SOURCE DATA -
◇ ◇ ◇ ◇ ◇ ◇ ◇
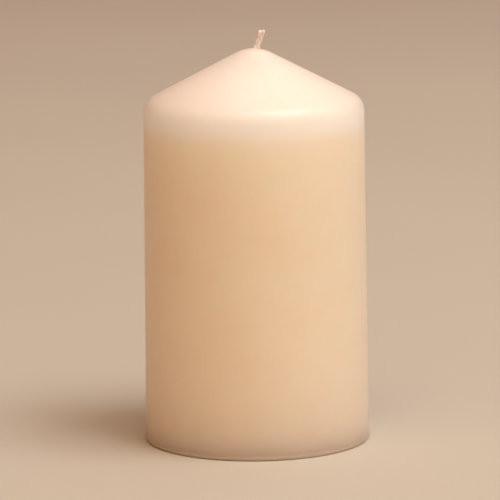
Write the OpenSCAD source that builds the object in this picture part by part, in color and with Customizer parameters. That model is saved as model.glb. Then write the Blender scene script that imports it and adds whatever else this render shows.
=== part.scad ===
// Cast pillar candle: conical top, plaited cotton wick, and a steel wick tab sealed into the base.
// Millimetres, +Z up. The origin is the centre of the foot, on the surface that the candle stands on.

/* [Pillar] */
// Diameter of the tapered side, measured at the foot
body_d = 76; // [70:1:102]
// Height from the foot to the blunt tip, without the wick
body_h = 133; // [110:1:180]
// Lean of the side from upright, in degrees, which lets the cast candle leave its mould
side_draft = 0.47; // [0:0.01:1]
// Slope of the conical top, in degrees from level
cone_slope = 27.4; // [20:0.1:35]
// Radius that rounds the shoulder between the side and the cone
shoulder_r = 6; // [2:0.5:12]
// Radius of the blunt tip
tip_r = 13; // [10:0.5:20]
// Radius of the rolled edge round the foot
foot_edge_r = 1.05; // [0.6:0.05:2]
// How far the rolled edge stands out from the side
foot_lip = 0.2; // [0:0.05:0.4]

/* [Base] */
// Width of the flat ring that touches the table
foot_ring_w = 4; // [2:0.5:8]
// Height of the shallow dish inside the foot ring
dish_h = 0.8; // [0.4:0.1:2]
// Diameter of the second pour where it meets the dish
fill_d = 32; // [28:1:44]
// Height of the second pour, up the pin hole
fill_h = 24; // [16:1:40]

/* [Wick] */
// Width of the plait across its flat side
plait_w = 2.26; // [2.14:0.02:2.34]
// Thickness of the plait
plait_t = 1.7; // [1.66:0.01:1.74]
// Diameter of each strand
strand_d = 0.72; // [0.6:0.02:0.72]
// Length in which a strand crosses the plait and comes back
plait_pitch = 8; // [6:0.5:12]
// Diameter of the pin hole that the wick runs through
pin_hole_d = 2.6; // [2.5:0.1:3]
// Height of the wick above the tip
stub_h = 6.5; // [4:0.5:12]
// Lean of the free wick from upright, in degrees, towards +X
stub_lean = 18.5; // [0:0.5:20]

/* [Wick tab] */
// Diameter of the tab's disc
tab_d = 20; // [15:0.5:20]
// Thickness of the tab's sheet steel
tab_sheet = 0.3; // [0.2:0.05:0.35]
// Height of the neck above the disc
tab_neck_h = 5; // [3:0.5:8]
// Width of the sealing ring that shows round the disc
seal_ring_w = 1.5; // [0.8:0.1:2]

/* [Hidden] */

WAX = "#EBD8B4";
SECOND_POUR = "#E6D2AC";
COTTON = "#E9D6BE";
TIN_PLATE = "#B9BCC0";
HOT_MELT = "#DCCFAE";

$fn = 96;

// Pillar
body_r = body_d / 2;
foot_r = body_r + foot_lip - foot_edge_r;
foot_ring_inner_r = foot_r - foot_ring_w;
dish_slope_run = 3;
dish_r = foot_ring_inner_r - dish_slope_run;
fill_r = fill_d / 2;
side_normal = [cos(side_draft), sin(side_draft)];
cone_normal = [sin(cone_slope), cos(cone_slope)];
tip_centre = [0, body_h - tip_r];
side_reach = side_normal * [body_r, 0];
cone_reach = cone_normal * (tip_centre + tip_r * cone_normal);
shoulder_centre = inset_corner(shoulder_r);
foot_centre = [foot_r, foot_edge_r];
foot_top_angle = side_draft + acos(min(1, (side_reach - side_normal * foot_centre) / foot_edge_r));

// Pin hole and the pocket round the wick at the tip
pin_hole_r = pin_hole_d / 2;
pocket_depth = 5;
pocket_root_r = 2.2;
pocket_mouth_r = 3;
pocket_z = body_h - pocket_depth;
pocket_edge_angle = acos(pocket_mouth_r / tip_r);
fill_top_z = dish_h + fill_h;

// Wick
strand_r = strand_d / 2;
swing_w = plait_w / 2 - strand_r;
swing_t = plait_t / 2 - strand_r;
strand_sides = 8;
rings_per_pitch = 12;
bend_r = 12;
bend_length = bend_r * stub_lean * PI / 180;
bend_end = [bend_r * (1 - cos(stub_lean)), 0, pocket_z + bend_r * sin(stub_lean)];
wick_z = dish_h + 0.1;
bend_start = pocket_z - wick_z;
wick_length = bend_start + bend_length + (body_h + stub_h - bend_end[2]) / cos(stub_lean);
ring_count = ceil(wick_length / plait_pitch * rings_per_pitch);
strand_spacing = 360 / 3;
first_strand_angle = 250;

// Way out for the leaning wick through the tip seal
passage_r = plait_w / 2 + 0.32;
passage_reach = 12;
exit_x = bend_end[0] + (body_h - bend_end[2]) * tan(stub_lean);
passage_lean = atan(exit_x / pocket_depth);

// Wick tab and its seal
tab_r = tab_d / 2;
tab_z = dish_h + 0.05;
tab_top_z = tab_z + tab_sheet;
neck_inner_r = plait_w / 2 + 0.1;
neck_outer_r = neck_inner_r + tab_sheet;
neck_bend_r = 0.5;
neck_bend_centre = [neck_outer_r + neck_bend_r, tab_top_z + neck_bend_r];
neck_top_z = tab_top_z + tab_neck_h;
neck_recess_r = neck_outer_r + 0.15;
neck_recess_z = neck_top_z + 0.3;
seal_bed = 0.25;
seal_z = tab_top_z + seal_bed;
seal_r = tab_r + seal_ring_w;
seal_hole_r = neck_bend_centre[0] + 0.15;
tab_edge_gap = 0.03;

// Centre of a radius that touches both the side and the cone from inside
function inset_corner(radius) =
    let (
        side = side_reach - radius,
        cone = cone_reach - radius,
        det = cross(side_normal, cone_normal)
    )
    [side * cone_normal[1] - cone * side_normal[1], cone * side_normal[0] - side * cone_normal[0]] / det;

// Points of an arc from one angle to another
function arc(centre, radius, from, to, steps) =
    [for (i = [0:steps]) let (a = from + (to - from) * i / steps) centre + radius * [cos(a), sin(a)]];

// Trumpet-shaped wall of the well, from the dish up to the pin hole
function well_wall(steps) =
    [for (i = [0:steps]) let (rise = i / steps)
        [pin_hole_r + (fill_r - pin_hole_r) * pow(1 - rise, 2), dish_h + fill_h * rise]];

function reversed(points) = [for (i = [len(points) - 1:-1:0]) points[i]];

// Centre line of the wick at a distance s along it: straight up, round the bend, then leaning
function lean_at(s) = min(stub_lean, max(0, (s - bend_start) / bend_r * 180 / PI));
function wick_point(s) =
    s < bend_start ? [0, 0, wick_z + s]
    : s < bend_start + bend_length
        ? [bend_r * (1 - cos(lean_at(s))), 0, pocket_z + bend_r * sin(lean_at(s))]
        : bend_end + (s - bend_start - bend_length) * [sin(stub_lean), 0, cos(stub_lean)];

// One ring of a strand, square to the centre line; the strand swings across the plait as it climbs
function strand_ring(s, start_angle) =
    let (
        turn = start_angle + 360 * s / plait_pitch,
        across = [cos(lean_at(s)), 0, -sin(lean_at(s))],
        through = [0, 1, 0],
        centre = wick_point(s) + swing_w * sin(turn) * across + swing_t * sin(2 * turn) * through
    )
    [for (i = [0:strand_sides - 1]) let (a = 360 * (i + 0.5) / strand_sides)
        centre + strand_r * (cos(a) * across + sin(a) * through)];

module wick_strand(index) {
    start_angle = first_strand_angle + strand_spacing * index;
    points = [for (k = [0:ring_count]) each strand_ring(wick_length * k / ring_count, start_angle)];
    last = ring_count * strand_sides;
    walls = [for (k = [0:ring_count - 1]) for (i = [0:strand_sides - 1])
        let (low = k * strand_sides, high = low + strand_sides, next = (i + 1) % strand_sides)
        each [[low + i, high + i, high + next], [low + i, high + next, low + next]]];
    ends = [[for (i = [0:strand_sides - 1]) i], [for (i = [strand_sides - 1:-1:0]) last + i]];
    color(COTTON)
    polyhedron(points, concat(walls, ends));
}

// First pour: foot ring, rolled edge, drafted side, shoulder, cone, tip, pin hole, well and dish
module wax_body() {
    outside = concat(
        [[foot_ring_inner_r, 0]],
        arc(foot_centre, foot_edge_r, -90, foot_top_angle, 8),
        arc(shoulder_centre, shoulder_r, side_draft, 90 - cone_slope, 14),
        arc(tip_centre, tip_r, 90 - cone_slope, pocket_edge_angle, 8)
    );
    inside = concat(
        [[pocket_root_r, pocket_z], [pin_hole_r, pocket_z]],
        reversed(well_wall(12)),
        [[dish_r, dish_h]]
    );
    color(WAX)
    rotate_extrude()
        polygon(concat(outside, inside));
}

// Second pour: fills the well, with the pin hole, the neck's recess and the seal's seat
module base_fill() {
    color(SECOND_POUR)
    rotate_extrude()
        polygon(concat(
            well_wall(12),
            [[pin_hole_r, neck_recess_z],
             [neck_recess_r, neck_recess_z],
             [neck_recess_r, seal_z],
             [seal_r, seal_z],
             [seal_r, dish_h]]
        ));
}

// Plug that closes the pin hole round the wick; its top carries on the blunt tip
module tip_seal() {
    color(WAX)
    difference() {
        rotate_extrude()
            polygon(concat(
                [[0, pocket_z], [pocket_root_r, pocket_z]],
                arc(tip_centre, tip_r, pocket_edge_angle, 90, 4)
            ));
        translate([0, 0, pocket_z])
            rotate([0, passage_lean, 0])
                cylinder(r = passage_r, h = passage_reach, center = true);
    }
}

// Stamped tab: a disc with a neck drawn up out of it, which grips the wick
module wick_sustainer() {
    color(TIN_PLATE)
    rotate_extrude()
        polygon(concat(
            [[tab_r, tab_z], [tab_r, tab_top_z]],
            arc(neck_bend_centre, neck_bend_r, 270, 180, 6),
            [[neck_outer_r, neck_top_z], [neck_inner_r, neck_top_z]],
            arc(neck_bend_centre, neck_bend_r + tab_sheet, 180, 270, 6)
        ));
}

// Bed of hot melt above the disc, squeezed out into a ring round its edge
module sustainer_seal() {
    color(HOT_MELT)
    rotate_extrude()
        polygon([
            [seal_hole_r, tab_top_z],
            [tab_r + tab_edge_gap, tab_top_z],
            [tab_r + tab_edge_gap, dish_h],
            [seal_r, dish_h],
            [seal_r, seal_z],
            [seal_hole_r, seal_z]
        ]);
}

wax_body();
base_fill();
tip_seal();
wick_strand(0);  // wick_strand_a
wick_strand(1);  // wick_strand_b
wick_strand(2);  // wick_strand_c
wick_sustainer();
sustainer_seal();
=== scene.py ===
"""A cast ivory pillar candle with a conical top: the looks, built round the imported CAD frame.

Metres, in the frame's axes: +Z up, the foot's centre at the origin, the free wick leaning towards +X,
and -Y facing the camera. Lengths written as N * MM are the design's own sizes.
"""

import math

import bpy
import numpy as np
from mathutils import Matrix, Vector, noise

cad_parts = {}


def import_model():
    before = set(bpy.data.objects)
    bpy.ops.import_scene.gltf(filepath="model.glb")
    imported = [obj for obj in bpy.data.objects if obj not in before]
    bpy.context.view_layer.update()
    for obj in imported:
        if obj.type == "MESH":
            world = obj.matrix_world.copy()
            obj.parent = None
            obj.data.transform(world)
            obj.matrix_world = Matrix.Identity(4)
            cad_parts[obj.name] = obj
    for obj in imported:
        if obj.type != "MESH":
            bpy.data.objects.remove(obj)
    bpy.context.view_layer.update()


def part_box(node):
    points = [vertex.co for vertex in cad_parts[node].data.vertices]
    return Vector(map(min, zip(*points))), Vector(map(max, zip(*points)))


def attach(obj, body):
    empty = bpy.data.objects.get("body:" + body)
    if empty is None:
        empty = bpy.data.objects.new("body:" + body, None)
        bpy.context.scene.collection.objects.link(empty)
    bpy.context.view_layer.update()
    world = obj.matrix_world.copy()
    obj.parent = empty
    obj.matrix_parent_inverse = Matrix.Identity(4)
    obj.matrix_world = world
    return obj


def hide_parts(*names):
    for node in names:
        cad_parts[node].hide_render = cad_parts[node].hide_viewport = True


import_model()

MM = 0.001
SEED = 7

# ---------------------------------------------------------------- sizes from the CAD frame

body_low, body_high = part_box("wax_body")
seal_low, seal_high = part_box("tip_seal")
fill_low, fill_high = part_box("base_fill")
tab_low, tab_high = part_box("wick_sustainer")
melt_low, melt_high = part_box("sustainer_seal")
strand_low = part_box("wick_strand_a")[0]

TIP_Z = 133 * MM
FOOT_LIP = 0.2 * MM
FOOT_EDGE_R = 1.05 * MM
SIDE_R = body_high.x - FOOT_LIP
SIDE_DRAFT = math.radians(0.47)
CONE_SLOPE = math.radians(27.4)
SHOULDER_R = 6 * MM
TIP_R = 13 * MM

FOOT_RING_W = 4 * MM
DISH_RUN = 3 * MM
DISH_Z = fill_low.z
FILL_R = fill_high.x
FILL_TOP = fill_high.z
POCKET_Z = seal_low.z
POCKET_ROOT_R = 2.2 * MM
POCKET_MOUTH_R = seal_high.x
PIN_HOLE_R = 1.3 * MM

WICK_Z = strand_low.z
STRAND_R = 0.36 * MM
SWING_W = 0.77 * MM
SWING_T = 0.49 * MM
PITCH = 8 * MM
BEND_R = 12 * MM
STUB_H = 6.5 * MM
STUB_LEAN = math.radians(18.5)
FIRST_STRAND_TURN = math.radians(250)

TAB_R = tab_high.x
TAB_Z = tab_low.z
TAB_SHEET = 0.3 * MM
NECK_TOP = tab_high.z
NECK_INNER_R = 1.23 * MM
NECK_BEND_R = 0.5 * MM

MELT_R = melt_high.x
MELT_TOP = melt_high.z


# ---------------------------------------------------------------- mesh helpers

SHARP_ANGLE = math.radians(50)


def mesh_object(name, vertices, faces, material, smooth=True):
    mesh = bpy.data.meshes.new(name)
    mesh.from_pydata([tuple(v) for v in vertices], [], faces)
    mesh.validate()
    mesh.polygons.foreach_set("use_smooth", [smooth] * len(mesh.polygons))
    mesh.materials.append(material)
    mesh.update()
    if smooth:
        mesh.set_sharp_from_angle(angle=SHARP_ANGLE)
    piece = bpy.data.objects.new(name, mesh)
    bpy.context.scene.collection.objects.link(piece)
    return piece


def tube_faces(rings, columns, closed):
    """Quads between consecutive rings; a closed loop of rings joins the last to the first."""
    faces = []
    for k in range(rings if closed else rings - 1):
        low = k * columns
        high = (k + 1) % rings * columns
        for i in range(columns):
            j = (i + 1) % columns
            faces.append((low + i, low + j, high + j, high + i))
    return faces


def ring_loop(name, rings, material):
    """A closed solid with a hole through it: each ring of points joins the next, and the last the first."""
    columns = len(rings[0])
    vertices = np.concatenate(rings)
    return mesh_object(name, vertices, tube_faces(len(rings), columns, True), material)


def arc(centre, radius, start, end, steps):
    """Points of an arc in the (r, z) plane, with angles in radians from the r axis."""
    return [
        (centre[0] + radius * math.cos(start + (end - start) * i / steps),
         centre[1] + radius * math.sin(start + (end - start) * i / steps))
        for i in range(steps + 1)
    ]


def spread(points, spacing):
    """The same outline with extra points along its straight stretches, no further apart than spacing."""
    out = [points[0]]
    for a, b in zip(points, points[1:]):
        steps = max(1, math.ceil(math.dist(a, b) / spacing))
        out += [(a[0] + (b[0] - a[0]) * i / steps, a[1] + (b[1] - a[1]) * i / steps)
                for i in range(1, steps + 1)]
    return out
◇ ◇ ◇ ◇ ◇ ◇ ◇
WHAT NEEDS TO BE DONE - Using the data above, transcribe the lines that run from the line with "wax_body();" to the line with "imported = [obj", both ends kept, and output nothing else.

CORRECT OUTPUT -
wax_body();
base_fill();
tip_seal();
wick_strand(0);  // wick_strand_a
wick_strand(1);  // wick_strand_b
wick_strand(2);  // wick_strand_c
wick_sustainer();
sustainer_seal();
=== scene.py ===
"""A cast ivory pillar candle with a conical top: the looks, built round the imported CAD frame.

Metres, in the frame's axes: +Z up, the foot's centre at the origin, the free wick leaning towards +X,
and -Y facing the camera. Lengths written as N * MM are the design's own sizes.
"""

import math

import bpy
import numpy as np
from mathutils import Matrix, Vector, noise

cad_parts = {}


def import_model():
    before = set(bpy.data.objects)
    bpy.ops.import_scene.gltf(filepath="model.glb")
    imported = [obj for obj in bpy.data.objects if obj not in before]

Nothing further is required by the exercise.